Brian,

apt-get dist-upgrade worked, and I have the latest new shiney gnome 3 desktop. However, I may have to get a new laptop, as the desktop really spins the fan on my laptop - it uses about 75% of the CPU at times.

aptitude upgrade now does not hang on dependencies, but shows the system is all uptodate. 

However, I still have the depmod warning, but I googled it an it looks like it may be benign. 

Thanks for the help!

Mark


On Wed, Mar 5, 2014 at 6:45 PM, Mark Phillips <mark@phillipsmarketing.biz> wrote:
Brian,

Well that was fun....I had one failure and one warning...

[FAIL] Starting NFS common utilities: statd failed! - I don't use NFS, so not sure why this is happening

depmod: WARNING: could not open /var/tmp/mkinitramfs_RMlg1E/lib/modules/3.1.0-1-amd64/modules.builtin: No such file or directory

The warning looks serious. However, a reboot after the apt-get upgrade returned gnome 3 as the default desktop. 

However, aptitude is still very confused and cannot resolve all the dependencies. 

Should I go for broke and try an apt-get dist-upgrade, or be happy with my current situation and just use apt-get? I feel as if I am pushing my luck! ;)

Mark



On Wed, Mar 5, 2014 at 6:18 PM, Mark Phillips <mark@phillipsmarketing.biz> wrote:

Brian,

Thanks for the suggestions.

I solved one problem - the messed up laptop keyboard. It seems the num lock was engaged, but the light was not on to indicate that num lock was set. Once I turned off num lock, the laptop keyboard works as it should.

apt-get -f install did nothing...it said all packages were uptodate.

Trying apt-get upgrade first.......

Mark

On Mar 4, 2014 10:36 AM, "Brian Cluff" <brian@snaptek.com> wrote:
It sounds like your upgrade didn't finish and has left your computer broken.  I believe all you need to do is get your system to complete it's upgrade and all will be well again.

I would definitely try using apt-get... try "apt-get -f install" to start and see if it will fix any of the missing packages.  Then follow that with and "apt-get dist-upgrade" to hopefully finish the upgrade.

You might find that the dependencies are in a state that you will have to hand install and/or downgrade certain packages using dpkg to get the system back into a place where apt can pick up and finish the install. If you haven't done an apt-get clean or aptitude clean recently then you will likely find older and newer versions of packages in /var/cache/apt/archives/ have can be fed to dpkg.

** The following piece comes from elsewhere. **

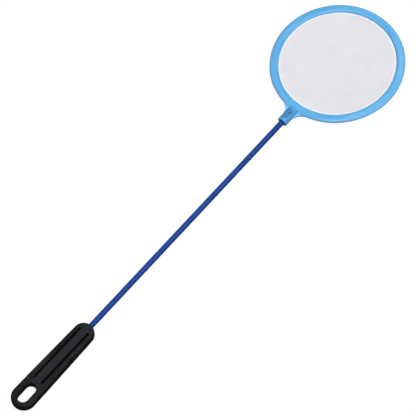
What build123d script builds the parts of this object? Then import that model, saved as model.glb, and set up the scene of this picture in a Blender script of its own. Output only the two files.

I also recommend ditching aptitude.  Years ago it looked like it was going to take over for apt but it never did.  In fact many of the utilities that switched to aptitude switched back to apt.  I've found that I tended to break systems quite often when I used aptitude but apt remained solid and has since picked up the majority of extra features that aptitude used to has.

Brian

On 03/03/2014 07:24 PM, Mark Phillips wrote:
I am running Debian testing on my laptop. I use my laptop in two
configurations - stand alone and with an external monitor and bluetooth
keyboard and mouse. Everything was working in that I could switch back
and forth as needed.

I then had a need to write a bunch of documents/emails in German so I
tried to add a German keyboard mapping and dictionary to the system. I
was successful and could switch back and forth between German and
English in LibreOffice and Gmail using the external keyboard.

I then ran an aptitude update and then an upgrade and the world collapsed.
* I no longer have gnome 3, but a fall back version of gnome 2.

* I can type correctly with the external keyboard, but the keyboard on
the laptop is all messed up. The keys do not type what is printed on the
keys.

* I don't have a German keyboard mapping any more.

I googled for some solutions, ran some dpkg-reconfigures but I just
cannot get the laptop keyboard to work properly, nor get back to gnome
3. When I run an aptitude update and then upgrade now, I get this

# aptitude upgrade
Resolving dependencies...
open: 8922; closed: 14679; defer: 68; conflict: 194

and the conflicts are never resolved - the numbers just keep changing
and the cpus are pegged at 100%.

apt-get upgrade shows many packages to be upgraded, and does not report
any dependency issues.

Should I try apt-get upgrade to see if it fixes the problem? How do I go
about fixing the keyboard and gnome 3 issues?